In general, if you have multiple measures of some latent construct, or can feasibly frame the data situation and model in such a way, you’re better off using the latent variable rather than a sum score or single item. It is one thing to have to make a practical decision given an individual score, such as a clinical diagnosis5. When running a statistical model where we seek to uncover relationships among the variables of interest and make predictions, this is not the situation we find ourselves in. Even if the suggested way to use an inventory for practice is to create a sum score, for analysis use the latent variable.

This is no free lunch however. There are many ways to create factor scores, and factor scores are not uniquely determined, which means an infinite number of scores could be created that would be consistent with the factor loadings. None of the standard approaches are perfect6, but see the Grice reference for more information. In the end, you’ll still have choices to make, but hopefully you’ll feel better about those that you do.

Results: Multiple factor models

Some other time.

References

Estabrook & Neale (2013). A Comparison of Factor Score Estimation Methods in the Presence of Missing Data.

Grice (2001). Computing and Evaluating Factor Scores.

Revelle.
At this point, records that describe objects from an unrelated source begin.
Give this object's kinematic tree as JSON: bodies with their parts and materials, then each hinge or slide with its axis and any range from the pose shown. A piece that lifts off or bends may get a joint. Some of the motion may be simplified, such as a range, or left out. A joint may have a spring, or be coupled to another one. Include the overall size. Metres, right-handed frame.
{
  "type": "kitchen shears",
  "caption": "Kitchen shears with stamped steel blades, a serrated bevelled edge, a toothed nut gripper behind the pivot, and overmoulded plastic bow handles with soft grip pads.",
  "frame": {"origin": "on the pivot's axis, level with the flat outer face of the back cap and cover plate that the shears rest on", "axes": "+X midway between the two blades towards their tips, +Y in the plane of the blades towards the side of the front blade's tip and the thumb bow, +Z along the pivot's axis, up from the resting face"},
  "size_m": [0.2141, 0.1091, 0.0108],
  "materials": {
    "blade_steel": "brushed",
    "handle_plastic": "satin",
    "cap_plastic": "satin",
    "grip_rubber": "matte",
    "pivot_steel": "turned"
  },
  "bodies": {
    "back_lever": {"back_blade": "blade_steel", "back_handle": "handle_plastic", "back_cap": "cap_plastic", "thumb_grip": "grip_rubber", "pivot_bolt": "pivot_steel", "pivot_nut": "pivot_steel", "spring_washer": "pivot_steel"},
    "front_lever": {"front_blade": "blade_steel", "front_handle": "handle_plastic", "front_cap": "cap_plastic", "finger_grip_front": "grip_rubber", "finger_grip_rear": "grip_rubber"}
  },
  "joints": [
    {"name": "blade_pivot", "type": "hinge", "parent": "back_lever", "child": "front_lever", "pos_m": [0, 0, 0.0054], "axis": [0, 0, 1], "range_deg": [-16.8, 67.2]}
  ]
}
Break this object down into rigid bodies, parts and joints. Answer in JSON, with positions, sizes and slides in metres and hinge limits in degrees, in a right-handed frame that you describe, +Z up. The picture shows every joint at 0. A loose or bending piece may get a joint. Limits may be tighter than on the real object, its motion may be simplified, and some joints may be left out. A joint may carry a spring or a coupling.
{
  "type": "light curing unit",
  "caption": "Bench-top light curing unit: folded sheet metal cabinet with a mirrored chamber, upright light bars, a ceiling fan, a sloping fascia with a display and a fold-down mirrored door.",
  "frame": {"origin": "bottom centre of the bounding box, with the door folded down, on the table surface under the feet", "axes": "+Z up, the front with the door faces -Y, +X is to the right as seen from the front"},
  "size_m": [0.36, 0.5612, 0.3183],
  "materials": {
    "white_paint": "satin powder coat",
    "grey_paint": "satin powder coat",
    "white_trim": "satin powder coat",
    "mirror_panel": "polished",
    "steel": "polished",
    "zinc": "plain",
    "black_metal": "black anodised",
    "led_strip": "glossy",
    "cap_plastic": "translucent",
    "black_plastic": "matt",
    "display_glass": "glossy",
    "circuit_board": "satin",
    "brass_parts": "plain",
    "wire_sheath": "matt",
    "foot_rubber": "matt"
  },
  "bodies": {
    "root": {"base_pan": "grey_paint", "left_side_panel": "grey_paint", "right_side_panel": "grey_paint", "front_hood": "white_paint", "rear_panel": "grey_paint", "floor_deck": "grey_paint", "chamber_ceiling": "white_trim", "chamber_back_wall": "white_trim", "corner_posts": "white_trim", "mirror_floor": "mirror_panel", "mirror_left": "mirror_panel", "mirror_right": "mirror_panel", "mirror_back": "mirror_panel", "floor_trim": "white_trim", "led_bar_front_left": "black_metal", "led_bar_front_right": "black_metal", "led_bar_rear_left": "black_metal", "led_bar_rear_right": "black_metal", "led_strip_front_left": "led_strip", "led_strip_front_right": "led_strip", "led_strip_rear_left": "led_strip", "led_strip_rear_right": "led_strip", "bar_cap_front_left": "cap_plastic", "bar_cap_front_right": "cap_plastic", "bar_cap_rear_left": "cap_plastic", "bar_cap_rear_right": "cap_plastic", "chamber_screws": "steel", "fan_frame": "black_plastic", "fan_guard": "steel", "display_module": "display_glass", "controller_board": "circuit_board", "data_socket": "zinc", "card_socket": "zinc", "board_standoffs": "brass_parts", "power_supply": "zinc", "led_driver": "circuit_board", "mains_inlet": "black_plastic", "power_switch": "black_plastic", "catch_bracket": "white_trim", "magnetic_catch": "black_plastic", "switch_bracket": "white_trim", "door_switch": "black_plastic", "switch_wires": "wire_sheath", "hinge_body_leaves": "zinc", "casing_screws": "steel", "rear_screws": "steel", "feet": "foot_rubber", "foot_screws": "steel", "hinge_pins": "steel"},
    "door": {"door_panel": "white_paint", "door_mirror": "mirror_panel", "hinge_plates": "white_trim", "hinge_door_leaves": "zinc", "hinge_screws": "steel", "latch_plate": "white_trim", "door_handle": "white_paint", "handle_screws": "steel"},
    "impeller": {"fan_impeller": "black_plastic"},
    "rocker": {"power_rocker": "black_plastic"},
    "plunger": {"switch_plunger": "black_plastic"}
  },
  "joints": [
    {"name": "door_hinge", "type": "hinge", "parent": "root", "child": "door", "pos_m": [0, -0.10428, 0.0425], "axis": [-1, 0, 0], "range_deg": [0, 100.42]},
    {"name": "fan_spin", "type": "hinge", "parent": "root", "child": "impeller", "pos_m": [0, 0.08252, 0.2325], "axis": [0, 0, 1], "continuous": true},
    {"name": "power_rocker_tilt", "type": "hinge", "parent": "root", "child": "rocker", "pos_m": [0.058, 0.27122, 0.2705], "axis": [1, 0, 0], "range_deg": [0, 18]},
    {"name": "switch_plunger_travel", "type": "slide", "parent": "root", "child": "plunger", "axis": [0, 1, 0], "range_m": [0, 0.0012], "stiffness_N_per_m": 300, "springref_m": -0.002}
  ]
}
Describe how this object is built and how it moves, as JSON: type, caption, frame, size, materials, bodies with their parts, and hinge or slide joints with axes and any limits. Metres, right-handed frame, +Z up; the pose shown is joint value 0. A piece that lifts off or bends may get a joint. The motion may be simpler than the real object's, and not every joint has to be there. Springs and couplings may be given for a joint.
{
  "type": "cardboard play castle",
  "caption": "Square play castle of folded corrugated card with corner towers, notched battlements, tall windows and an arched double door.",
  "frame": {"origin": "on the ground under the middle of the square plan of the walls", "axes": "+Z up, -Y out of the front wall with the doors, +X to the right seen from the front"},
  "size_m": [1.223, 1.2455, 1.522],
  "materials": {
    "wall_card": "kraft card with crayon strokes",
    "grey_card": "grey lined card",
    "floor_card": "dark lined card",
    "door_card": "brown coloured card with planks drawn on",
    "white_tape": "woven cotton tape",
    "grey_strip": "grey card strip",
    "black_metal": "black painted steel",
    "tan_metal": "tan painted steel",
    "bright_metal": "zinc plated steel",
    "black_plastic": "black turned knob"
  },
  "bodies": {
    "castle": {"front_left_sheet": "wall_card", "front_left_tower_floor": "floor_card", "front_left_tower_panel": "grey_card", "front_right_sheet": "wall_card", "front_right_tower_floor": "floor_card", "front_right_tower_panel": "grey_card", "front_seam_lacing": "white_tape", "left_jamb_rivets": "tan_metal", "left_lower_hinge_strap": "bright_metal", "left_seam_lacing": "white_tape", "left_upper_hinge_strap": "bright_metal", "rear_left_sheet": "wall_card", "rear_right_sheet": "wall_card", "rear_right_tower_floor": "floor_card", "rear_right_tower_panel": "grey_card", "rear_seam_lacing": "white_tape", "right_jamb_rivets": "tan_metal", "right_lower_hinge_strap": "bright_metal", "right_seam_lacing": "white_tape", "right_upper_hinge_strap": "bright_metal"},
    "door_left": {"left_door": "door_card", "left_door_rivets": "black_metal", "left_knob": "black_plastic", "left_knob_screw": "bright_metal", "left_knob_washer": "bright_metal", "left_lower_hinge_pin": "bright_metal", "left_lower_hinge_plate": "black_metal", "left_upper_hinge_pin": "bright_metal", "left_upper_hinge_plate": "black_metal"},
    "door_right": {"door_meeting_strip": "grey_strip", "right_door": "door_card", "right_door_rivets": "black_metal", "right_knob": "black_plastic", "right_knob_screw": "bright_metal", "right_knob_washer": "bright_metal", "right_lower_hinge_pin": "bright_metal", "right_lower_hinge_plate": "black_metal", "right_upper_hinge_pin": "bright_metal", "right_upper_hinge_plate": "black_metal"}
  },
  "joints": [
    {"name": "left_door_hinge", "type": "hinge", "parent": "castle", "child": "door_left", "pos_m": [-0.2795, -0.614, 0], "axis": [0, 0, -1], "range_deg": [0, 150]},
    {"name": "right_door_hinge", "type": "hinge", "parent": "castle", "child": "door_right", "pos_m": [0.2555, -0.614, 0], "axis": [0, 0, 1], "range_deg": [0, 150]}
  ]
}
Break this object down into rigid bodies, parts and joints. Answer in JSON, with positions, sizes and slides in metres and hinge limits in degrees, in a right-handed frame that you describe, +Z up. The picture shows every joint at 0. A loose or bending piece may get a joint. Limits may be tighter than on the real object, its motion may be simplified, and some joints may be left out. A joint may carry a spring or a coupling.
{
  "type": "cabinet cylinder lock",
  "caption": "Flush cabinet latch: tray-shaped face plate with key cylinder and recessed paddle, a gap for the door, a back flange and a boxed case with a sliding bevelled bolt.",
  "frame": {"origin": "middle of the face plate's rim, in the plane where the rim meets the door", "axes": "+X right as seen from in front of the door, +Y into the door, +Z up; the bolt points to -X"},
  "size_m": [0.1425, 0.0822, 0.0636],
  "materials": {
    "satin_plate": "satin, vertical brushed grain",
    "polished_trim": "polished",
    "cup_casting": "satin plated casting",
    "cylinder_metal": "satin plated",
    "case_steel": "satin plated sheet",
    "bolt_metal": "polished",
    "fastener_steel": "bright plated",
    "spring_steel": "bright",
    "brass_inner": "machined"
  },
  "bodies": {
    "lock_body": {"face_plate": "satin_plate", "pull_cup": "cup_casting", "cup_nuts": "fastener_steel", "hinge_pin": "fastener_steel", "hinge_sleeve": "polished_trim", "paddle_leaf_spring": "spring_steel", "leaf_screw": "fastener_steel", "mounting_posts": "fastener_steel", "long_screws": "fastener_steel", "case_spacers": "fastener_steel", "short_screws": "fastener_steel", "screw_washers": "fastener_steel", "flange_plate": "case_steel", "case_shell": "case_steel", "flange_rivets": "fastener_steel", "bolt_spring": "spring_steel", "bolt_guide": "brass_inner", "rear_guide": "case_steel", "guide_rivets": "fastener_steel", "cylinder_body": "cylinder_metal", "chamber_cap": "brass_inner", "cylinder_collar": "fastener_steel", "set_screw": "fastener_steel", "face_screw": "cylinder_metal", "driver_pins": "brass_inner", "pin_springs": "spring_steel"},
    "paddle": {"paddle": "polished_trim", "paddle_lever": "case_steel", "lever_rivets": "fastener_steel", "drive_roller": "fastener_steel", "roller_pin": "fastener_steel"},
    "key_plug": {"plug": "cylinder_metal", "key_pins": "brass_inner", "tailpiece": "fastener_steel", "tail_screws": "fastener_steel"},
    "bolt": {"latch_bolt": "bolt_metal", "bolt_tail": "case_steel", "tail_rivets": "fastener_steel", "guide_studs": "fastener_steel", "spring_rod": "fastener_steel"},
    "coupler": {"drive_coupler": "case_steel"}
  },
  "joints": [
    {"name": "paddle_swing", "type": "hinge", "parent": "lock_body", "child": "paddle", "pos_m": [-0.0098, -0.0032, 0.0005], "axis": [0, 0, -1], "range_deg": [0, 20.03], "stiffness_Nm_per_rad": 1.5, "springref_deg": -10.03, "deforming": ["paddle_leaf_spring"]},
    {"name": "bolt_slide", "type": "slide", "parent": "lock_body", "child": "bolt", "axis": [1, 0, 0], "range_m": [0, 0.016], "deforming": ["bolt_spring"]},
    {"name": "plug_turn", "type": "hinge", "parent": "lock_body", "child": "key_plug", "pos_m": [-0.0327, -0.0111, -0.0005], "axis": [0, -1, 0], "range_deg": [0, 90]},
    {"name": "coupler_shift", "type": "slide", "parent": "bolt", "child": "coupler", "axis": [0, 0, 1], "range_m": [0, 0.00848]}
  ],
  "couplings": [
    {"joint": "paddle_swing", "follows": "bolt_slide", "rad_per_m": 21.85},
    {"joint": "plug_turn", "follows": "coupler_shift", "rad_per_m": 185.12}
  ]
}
An introduction to psychometric theory with applications in R.


  1. Despite this situation, it is by far the most commonly used approach in science. One wonders what’s been missed.

  2. See Revelle’s freely available text on psychometrics, chapter 7 specifically. As noted there, Charles Spearman was hip to this problem back in 1904. Technically, \(\beta_{\text{true}} = \frac{\beta_\text{est}}{\sqrt{\alpha_x\alpha_y}}\), but we’re assuming only random error in \(y\).

  3. \(se = \sqrt{\sigma_y^2/\text{ss}_x}\) where \(\text{ss}_x\) is \(\Sigma_{i=1}^n(x-\bar{x})\). Since x is standardized with mean 0 and standard deviation of 1, and \(\sigma_y=1\), this amounts to \(se = 1/\sqrt{N}\).

  4. Hi ‘hard’ sciences!

  5. Assuming one is okay with ignoring the variability in that sum score and is willing to engage in potentially life altering behavior for said individual based on a completely arbitrary cutoff.

  6. I’ve actually estimated the scores as parameters via a Bayesian approach. The estimated values are nearly identical to those produced by the lavaan function lavPredict. Stan code available at the github folder for this doc.